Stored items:
* BEGIN *

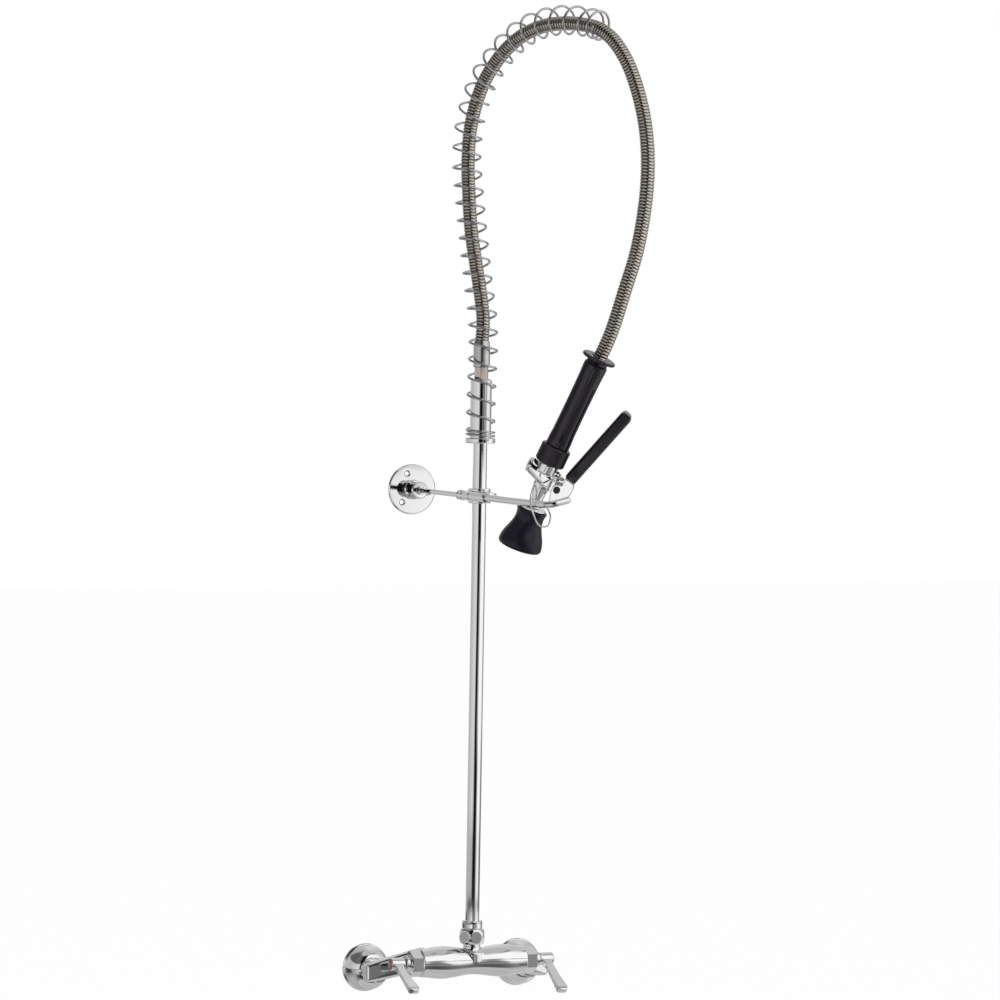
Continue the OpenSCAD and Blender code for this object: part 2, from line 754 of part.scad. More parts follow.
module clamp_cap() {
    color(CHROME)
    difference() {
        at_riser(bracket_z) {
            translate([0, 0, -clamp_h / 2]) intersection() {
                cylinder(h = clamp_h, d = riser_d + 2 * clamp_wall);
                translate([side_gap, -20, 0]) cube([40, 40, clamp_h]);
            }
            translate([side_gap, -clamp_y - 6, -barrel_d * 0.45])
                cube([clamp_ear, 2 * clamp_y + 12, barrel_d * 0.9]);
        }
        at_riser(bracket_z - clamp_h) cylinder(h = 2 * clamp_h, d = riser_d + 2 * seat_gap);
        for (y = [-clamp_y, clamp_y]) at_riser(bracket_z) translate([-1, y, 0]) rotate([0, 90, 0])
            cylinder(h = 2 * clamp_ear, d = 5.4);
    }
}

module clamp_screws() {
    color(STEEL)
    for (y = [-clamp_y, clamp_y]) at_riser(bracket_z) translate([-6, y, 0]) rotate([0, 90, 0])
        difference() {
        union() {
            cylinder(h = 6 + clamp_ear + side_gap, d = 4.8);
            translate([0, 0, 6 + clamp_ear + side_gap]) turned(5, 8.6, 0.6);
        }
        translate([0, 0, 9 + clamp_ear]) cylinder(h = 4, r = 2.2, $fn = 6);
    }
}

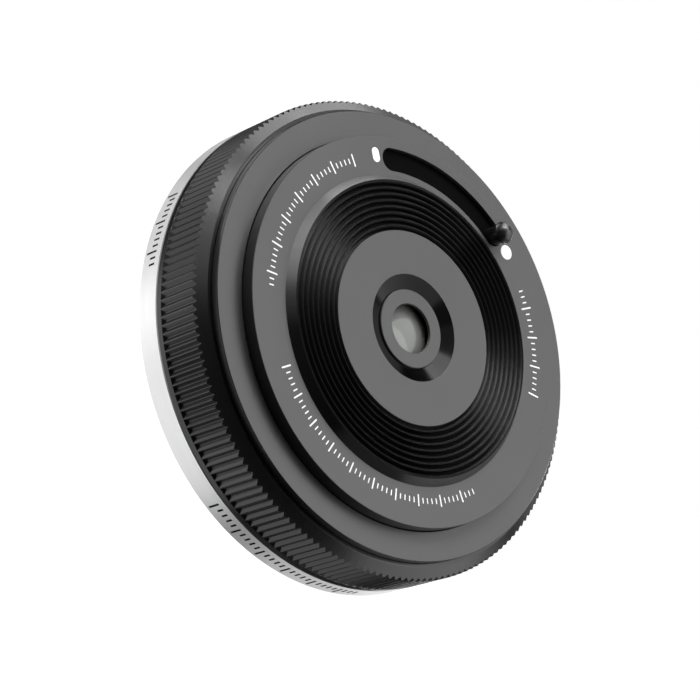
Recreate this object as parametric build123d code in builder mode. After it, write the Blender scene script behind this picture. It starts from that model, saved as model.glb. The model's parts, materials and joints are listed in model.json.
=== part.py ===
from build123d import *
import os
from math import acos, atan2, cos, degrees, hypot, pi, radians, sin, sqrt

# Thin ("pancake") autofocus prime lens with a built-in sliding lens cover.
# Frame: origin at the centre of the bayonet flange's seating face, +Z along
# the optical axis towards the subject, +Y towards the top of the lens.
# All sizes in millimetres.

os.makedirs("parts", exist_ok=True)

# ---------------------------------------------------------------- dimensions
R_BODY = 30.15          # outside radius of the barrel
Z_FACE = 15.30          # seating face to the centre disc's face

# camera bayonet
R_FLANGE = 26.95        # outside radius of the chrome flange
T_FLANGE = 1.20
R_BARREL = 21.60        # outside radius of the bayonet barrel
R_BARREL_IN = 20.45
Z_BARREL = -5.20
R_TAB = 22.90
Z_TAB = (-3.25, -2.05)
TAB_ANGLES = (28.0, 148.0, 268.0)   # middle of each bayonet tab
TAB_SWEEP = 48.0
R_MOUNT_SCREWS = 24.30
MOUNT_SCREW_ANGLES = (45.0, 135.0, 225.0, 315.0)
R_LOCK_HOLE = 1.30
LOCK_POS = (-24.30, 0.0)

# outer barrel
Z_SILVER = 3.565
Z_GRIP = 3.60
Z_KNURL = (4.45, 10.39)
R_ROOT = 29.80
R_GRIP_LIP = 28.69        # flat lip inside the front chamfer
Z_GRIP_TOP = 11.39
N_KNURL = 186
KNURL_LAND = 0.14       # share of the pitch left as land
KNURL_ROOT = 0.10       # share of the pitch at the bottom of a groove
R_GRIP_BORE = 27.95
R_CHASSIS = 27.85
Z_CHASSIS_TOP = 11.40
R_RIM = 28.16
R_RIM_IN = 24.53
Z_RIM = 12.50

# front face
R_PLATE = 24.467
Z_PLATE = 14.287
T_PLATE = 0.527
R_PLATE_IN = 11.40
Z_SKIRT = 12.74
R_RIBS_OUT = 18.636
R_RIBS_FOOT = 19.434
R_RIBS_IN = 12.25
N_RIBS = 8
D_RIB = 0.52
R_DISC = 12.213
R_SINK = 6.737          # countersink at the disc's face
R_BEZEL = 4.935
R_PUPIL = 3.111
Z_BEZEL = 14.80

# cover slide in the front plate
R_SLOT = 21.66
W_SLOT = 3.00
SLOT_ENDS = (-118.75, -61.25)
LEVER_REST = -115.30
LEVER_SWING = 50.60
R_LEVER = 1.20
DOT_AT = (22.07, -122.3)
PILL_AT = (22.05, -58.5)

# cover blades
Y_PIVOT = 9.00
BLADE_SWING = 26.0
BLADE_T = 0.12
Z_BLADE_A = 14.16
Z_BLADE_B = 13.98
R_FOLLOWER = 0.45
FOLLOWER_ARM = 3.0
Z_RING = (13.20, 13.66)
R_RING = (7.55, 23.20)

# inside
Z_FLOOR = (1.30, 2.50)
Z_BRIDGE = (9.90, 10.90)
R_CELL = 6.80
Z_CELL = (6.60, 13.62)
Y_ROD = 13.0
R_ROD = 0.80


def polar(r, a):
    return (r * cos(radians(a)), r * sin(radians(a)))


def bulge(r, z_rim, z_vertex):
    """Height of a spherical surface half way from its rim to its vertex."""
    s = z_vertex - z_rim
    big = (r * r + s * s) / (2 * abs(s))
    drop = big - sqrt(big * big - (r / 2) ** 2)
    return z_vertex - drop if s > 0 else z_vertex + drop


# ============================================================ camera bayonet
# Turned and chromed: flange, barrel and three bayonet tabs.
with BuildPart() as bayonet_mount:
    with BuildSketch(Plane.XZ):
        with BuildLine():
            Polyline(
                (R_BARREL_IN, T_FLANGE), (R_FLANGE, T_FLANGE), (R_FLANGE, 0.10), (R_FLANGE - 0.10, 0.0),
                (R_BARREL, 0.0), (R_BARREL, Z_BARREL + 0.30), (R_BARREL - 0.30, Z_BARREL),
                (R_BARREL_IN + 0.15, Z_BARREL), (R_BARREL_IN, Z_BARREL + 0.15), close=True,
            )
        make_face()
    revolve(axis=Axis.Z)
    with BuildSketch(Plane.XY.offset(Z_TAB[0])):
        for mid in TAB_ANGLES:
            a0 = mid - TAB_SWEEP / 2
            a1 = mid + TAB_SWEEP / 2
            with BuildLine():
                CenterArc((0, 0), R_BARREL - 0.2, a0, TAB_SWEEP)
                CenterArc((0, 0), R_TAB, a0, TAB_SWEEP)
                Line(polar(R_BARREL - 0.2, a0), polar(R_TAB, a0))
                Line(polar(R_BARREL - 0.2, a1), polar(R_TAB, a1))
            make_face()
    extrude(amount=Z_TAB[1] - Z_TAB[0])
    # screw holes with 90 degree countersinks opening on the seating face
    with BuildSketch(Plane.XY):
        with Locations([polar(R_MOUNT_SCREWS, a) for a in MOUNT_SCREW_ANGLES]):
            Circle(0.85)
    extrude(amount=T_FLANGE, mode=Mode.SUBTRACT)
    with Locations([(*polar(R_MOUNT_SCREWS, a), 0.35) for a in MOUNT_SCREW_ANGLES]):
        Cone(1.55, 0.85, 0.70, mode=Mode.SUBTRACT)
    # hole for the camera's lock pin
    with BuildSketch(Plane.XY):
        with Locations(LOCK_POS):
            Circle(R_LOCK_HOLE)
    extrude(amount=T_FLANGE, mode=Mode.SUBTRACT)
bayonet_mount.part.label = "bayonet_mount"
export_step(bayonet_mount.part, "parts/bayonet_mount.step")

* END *

→ Problem requirements:
Reproduce the records word for word.

→ Exercise output:
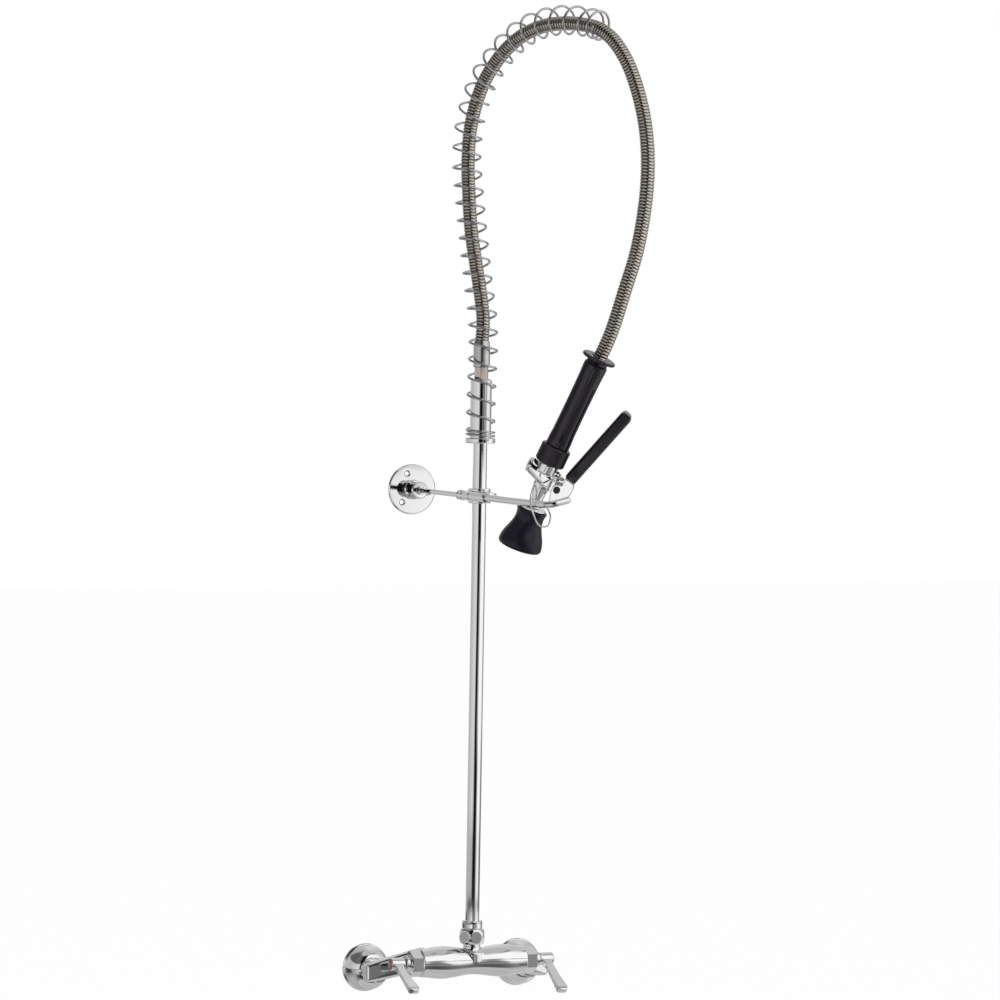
Continue the OpenSCAD and Blender code for this object: part 2, from line 754 of part.scad. More parts follow.
module clamp_cap() {
    color(CHROME)
    difference() {
        at_riser(bracket_z) {
            translate([0, 0, -clamp_h / 2]) intersection() {
                cylinder(h = clamp_h, d = riser_d + 2 * clamp_wall);
                translate([side_gap, -20, 0]) cube([40, 40, clamp_h]);
            }
            translate([side_gap, -clamp_y - 6, -barrel_d * 0.45])
                cube([clamp_ear, 2 * clamp_y + 12, barrel_d * 0.9]);
        }
        at_riser(bracket_z - clamp_h) cylinder(h = 2 * clamp_h, d = riser_d + 2 * seat_gap);
        for (y = [-clamp_y, clamp_y]) at_riser(bracket_z) translate([-1, y, 0]) rotate([0, 90, 0])
            cylinder(h = 2 * clamp_ear, d = 5.4);
    }
}

module clamp_screws() {
    color(STEEL)
    for (y = [-clamp_y, clamp_y]) at_riser(bracket_z) translate([-6, y, 0]) rotate([0, 90, 0])
        difference() {
        union() {
            cylinder(h = 6 + clamp_ear + side_gap, d = 4.8);
            translate([0, 0, 6 + clamp_ear + side_gap]) turned(5, 8.6, 0.6);
        }
        translate([0, 0, 9 + clamp_ear]) cylinder(h = 4, r = 2.2, $fn = 6);
    }
}

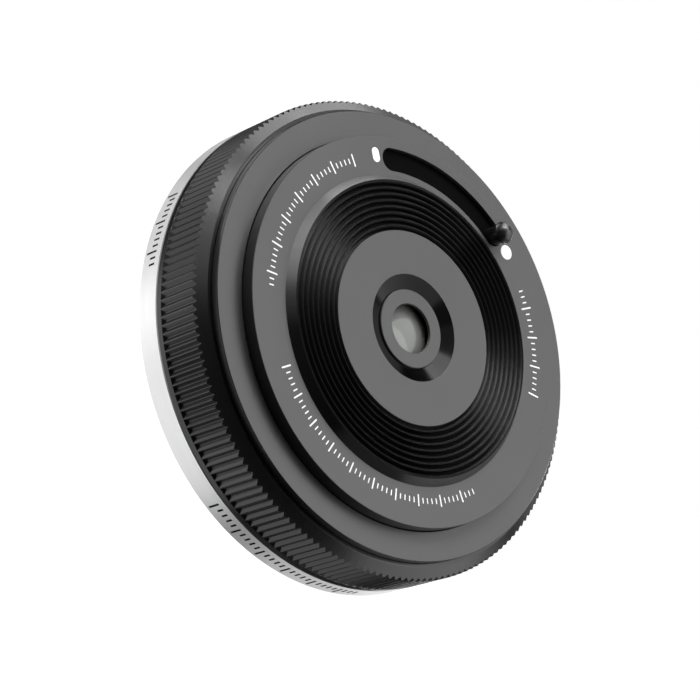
Recreate this object as parametric build123d code in builder mode. After it, write the Blender scene script behind this picture. It starts from that model, saved as model.glb. The model's parts, materials and joints are listed in model.json.
=== part.py ===
from build123d import *
import os
from math import acos, atan2, cos, degrees, hypot, pi, radians, sin, sqrt

# Thin ("pancake") autofocus prime lens with a built-in sliding lens cover.
# Frame: origin at the centre of the bayonet flange's seating face, +Z along
# the optical axis towards the subject, +Y towards the top of the lens.
# All sizes in millimetres.

os.makedirs("parts", exist_ok=True)

# ---------------------------------------------------------------- dimensions
R_BODY = 30.15          # outside radius of the barrel
Z_FACE = 15.30          # seating face to the centre disc's face

# camera bayonet
R_FLANGE = 26.95        # outside radius of the chrome flange
T_FLANGE = 1.20
R_BARREL = 21.60        # outside radius of the bayonet barrel
R_BARREL_IN = 20.45
Z_BARREL = -5.20
R_TAB = 22.90
Z_TAB = (-3.25, -2.05)
TAB_ANGLES = (28.0, 148.0, 268.0)   # middle of each bayonet tab
TAB_SWEEP = 48.0
R_MOUNT_SCREWS = 24.30
MOUNT_SCREW_ANGLES = (45.0, 135.0, 225.0, 315.0)
R_LOCK_HOLE = 1.30
LOCK_POS = (-24.30, 0.0)

# outer barrel
Z_SILVER = 3.565
Z_GRIP = 3.60
Z_KNURL = (4.45, 10.39)
R_ROOT = 29.80
R_GRIP_LIP = 28.69        # flat lip inside the front chamfer
Z_GRIP_TOP = 11.39
N_KNURL = 186
KNURL_LAND = 0.14       # share of the pitch left as land
KNURL_ROOT = 0.10       # share of the pitch at the bottom of a groove
R_GRIP_BORE = 27.95
R_CHASSIS = 27.85
Z_CHASSIS_TOP = 11.40
R_RIM = 28.16
R_RIM_IN = 24.53
Z_RIM = 12.50

# front face
R_PLATE = 24.467
Z_PLATE = 14.287
T_PLATE = 0.527
R_PLATE_IN = 11.40
Z_SKIRT = 12.74
R_RIBS_OUT = 18.636
R_RIBS_FOOT = 19.434
R_RIBS_IN = 12.25
N_RIBS = 8
D_RIB = 0.52
R_DISC = 12.213
R_SINK = 6.737          # countersink at the disc's face
R_BEZEL = 4.935
R_PUPIL = 3.111
Z_BEZEL = 14.80

# cover slide in the front plate
R_SLOT = 21.66
W_SLOT = 3.00
SLOT_ENDS = (-118.75, -61.25)
LEVER_REST = -115.30
LEVER_SWING = 50.60
R_LEVER = 1.20
DOT_AT = (22.07, -122.3)
PILL_AT = (22.05, -58.5)

# cover blades
Y_PIVOT = 9.00
BLADE_SWING = 26.0
BLADE_T = 0.12
Z_BLADE_A = 14.16
Z_BLADE_B = 13.98
R_FOLLOWER = 0.45
FOLLOWER_ARM = 3.0
Z_RING = (13.20, 13.66)
R_RING = (7.55, 23.20)

# inside
Z_FLOOR = (1.30, 2.50)
Z_BRIDGE = (9.90, 10.90)
R_CELL = 6.80
Z_CELL = (6.60, 13.62)
Y_ROD = 13.0
R_ROD = 0.80


def polar(r, a):
    return (r * cos(radians(a)), r * sin(radians(a)))


def bulge(r, z_rim, z_vertex):
    """Height of a spherical surface half way from its rim to its vertex."""
    s = z_vertex - z_rim
    big = (r * r + s * s) / (2 * abs(s))
    drop = big - sqrt(big * big - (r / 2) ** 2)
    return z_vertex - drop if s > 0 else z_vertex + drop


# ============================================================ camera bayonet
# Turned and chromed: flange, barrel and three bayonet tabs.
with BuildPart() as bayonet_mount:
    with BuildSketch(Plane.XZ):
        with BuildLine():
            Polyline(
                (R_BARREL_IN, T_FLANGE), (R_FLANGE, T_FLANGE), (R_FLANGE, 0.10), (R_FLANGE - 0.10, 0.0),
                (R_BARREL, 0.0), (R_BARREL, Z_BARREL + 0.30), (R_BARREL - 0.30, Z_BARREL),
                (R_BARREL_IN + 0.15, Z_BARREL), (R_BARREL_IN, Z_BARREL + 0.15), close=True,
            )
        make_face()
    revolve(axis=Axis.Z)
    with BuildSketch(Plane.XY.offset(Z_TAB[0])):
        for mid in TAB_ANGLES:
            a0 = mid - TAB_SWEEP / 2
            a1 = mid + TAB_SWEEP / 2
            with BuildLine():
                CenterArc((0, 0), R_BARREL - 0.2, a0, TAB_SWEEP)
                CenterArc((0, 0), R_TAB, a0, TAB_SWEEP)
                Line(polar(R_BARREL - 0.2, a0), polar(R_TAB, a0))
                Line(polar(R_BARREL - 0.2, a1), polar(R_TAB, a1))
            make_face()
    extrude(amount=Z_TAB[1] - Z_TAB[0])
    # screw holes with 90 degree countersinks opening on the seating face
    with BuildSketch(Plane.XY):
        with Locations([polar(R_MOUNT_SCREWS, a) for a in MOUNT_SCREW_ANGLES]):
            Circle(0.85)
    extrude(amount=T_FLANGE, mode=Mode.SUBTRACT)
    with Locations([(*polar(R_MOUNT_SCREWS, a), 0.35) for a in MOUNT_SCREW_ANGLES]):
        Cone(1.55, 0.85, 0.70, mode=Mode.SUBTRACT)
    # hole for the camera's lock pin
    with BuildSketch(Plane.XY):
        with Locations(LOCK_POS):
            Circle(R_LOCK_HOLE)
    extrude(amount=T_FLANGE, mode=Mode.SUBTRACT)
bayonet_mount.part.label = "bayonet_mount"
export_step(bayonet_mount.part, "parts/bayonet_mount.step")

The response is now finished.